Sure enough, soon they apprehended the young man. He professed his innocence, insisting that he was just lost. The verbal jostling between the young man’s claim of innocence and the family’s worse suspicion dragged on. Soon an “independent” counsel of a village elder was sought. After hearing both sides, he intoned that the matter should be pursued. So the young man was detained while a delegation was sent to his family to ascertain the truth of his version. It just so happened that they were waiting a few hundred yards away. They were brought into the house and a big conference ensued. Both sides professed their willingness to look at the bright side of things and to interpret events in the best possible light. Negotiation at its best! 

This ritualized, highly-scripted banter dragged on, with frequent references to the fragrance of a blossoming flower attracting bees, ready to be pollinated, or the aroma of a ripening jackfruit beckoning many a young man to pluck it. The question was who should have that privilege. This formalistic stylized exchange, liberally sprinkled with proverbs and aphorisms, was expressed in pantuns (poetic quatrains). There were also frequent oblique references to suggestive imageries. To the uninitiated, it was more a poetry reading contest, with everyone serious or appeared to be so. 

In the end it was agreed to view the evening’s “incident” in the most charitable light. The young man admitted that indeed he had his eyes on the young maiden and thus “surrendered” himself to the mercy of her family. With that the evening’s gathering morphed into an impromptu wedding ceremony, menyerah (surrender) wedding, solemnized by the imam who just happened to be among the guests. Thus was my cousin Azizzah married to a corporal in the British army! Ujud became a fine, hardworking mechanic on his retirement from the force. 

A few years earlier when times were even tougher, my father’s older brother Pak Naim followed in my father’s footsteps in marrying into Adat Perpatih. A widower, Pak Naim simply moved into the house of a widow. This was agreed upon beforehand by her family. Word soon spread through the village that there was an unmarried couple in the house, and a “moral” raiding party organized. After ascertaining that the couple was indeed unmarried, the imam was dispatched to marry them, and a kahwin terkurung (lit. trapped wedding) ensued. The bride-to-be had also earlier cooked a larger-than-usual dinner for the many “unexpected” guests. 

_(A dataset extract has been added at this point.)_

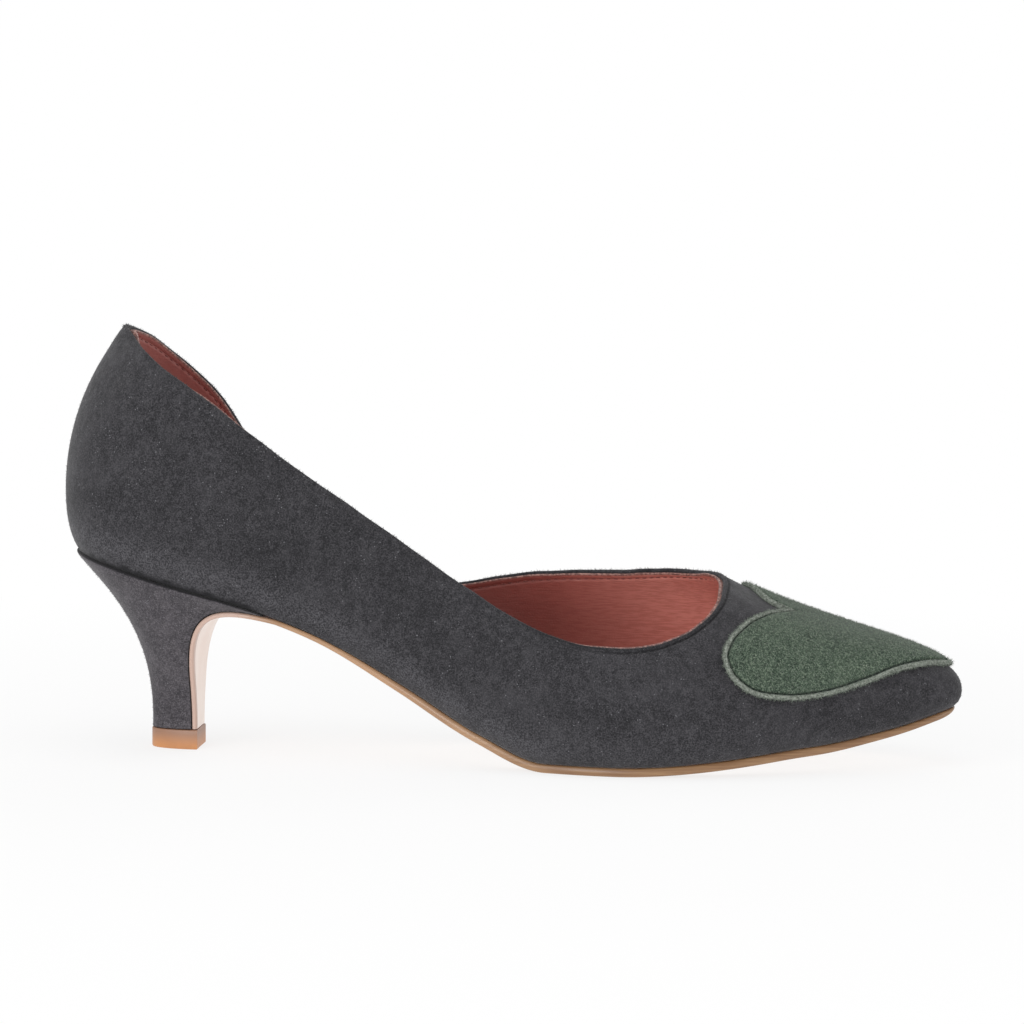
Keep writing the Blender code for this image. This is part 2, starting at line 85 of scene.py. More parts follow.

That was the first and only time I met my Pak Naim. I recognized the resemblance to my father right away, even though Pak Naim was much bigger and more solid in build. He did not smile or in any way acknowledge us when my father introduced my brother Sharif and me to him; a nervous groom, perhaps. 

Noticing that, my father later advised my brother and me that when we grow up we cannot just claim to be an uncle to our nieces and nephews. We have to demonstrate that fact, as with remembering their names and birthdays as well as handing out gifts during Eid celebrations. Today I try to follow my father’s wise advice, but I too have many lapses. 

Years later with the country independent and economy brighter, it was the turn of my brother’s friend and colleague, Tajul, to get married. Tajul met his fiancé́ at teachers’ college. Their families could have afforded a formal wedding but the families could not agree on anything especially the mas kahwin (lit. wedding gold; fig. dowry) from the groom. It was, as Tajul later related to justify his action, as if they were negotiating the price of a heifer. In the end, frustrated, the couple eloped; a kahwin lari (lit. runaway marriage). No expensive weeding; no exorbitant dowry!